Peut-être certains métiers verront un grand nombre de leurs tâches remplacées mais ces métiers seront en fait renouvelés. Les talents requis devront simplement être différents pour maîtriser ces outils.
Outre ce que nous avons déjà abordé, quels sont les défis qui restent à relever avec l’IA ?
Le tout premier, le plus important, est de, à la fois, éduquer le public et maîtriser l’outil. Mais il faut savoir le réguler. Dans le passé, on a su réguler l’usage de cet excellent outil qu’est un marteau, par exemple pour interdire de frapper son voisin avec. Il faut simplement faire la même chose avec l’IA : empêcher de l’utiliser à mauvais escient.

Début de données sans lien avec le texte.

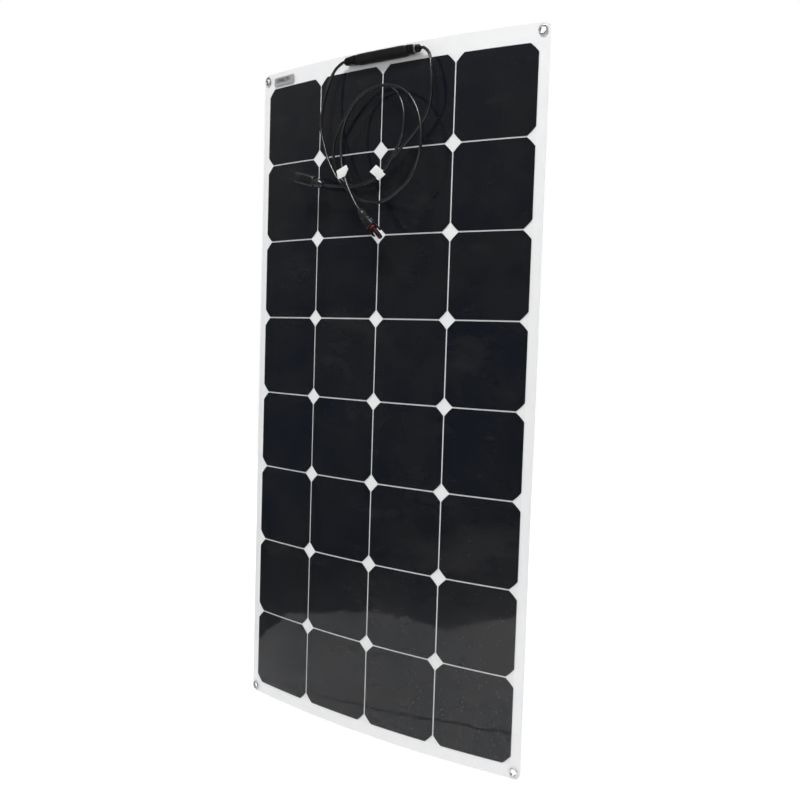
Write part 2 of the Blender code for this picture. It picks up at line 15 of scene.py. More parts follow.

Si on devait placer l’IA sur la courbe du hype de Gartner, je dirais que nous sommes dans la phase d’ascendance forte. Quand les décideurs se rendront compte de tous les problèmes et de toutes les limitations, on abordera la phase descendante. Par exemple, en termes de problèmes, on peut citer le consentement des personnes concernées par les données utilisées, les problèmes du copyright sur les données utilisées, la pertinence très limitée des résultats (et les gens vont finir par s’en apercevoir !)…
En étant ouvert au grand public, ChatGPT a démontré les limites de la technologie des IAG.